What Nutranexa Buyers Can Verify From the Current Site

Nutranexa's current independent site gives buyers a useful preliminary review base. The site identifies the company as Shandong Baianrui Biopharmaceutical Co., Ltd., established on December 25, 2013, and states a 110,000+ m2 production campus. It presents phosphatidylserine as a lead ingredient, references cooperation with East China University of Science and Technology, and shows COA sample visibility for PS 20% sunflower and PS 50%.

For document-stage buyers, the more relevant strengths are the public quality cues. The site cites the test basis QB/T 5821-2023 on those sample COAs and lists buyer-facing document categories including food production license support, FDA food facility registration, Halal, Kosher, packaging or storage information, and market-specific compliance discussion. It also repeatedly states that current specifications, current batch COA, certificate scope, export packaging, and MOQ details should be confirmed before purchase.

FAQ

How do buyers review a phosphatidylserine COA before approving a supplier?

Start by checking whether the COA clearly identifies the product, lot, dates, test items, limits, and results. Then compare its logic with the specification. Use a sample COA to judge document discipline, but use the current batch COA for final approval.

What should QA check on a phosphatidylserine specification sheet?

QA should verify product identity, source wording where relevant, grade or content range, key test items, packaging or storage references, and evidence that the document is current enough for approval review.

Which certificates matter most when sourcing bulk phosphatidylserine?

That depends on the destination market and the buyer's internal review path. Commonly reviewed files include Halal, Kosher, food production license support, facility registration materials, and core company or product documents where relevant.

Is a sample COA enough to place a phosphatidylserine order?

No. A sample COA helps evaluate the supplier's documentation style and typical test structure. A real purchase decision should also include the current specification, the current batch COA at the appropriate stage, and any relevant support files tied to the actual product and market.

How can importers tell whether phosphatidylserine supplier documents are consistent?

Check whether product name, source, grade, batch logic, and certificate scope align across the specification, COA, quotation, and support files. Inconsistency is often the first sign that internal approval will become difficult.

Which Nutranexa facts are publicly visible and useful for document review?
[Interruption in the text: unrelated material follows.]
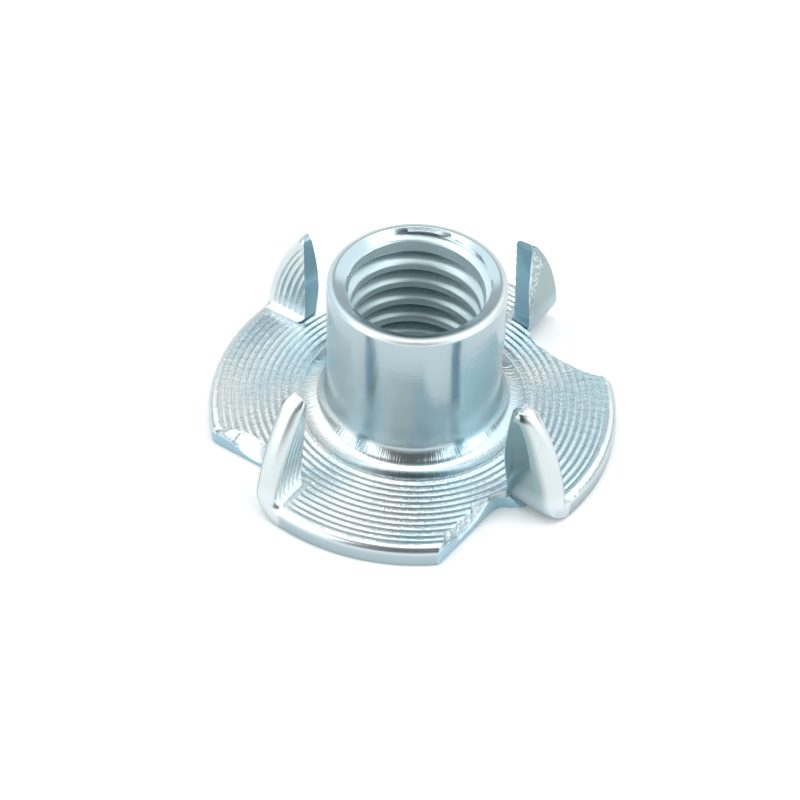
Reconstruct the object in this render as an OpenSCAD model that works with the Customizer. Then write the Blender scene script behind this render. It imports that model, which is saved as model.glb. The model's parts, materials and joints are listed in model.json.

The current site shows company identity, 2013 establishment, a 110,000+ m2 campus, phosphatidylserine product focus, sample COA visibility for PS 20% sunflower and PS 50%, and document categories including Halal, Kosher, food production license, and FDA food facility registration references.

Conclusion

Phosphatidylserine document review is not about collecting the largest number of files. It is about deciding whether the supplier's specification, COA, and certificate package describe one commercially usable product in a clear and consistent way. Buyers who review those files in sequence usually spot approval risk earlier and compare suppliers more effectively.

For overseas procurement teams, the practical method is straightforward: define the exact PS item first, review the specification as the product anchor, read the COA for traceability and logic rather than headline numbers alone, and request only the certificate files that match the real approval path. That process creates a stronger basis for quotation signoff, supplier qualification, and later shipment review.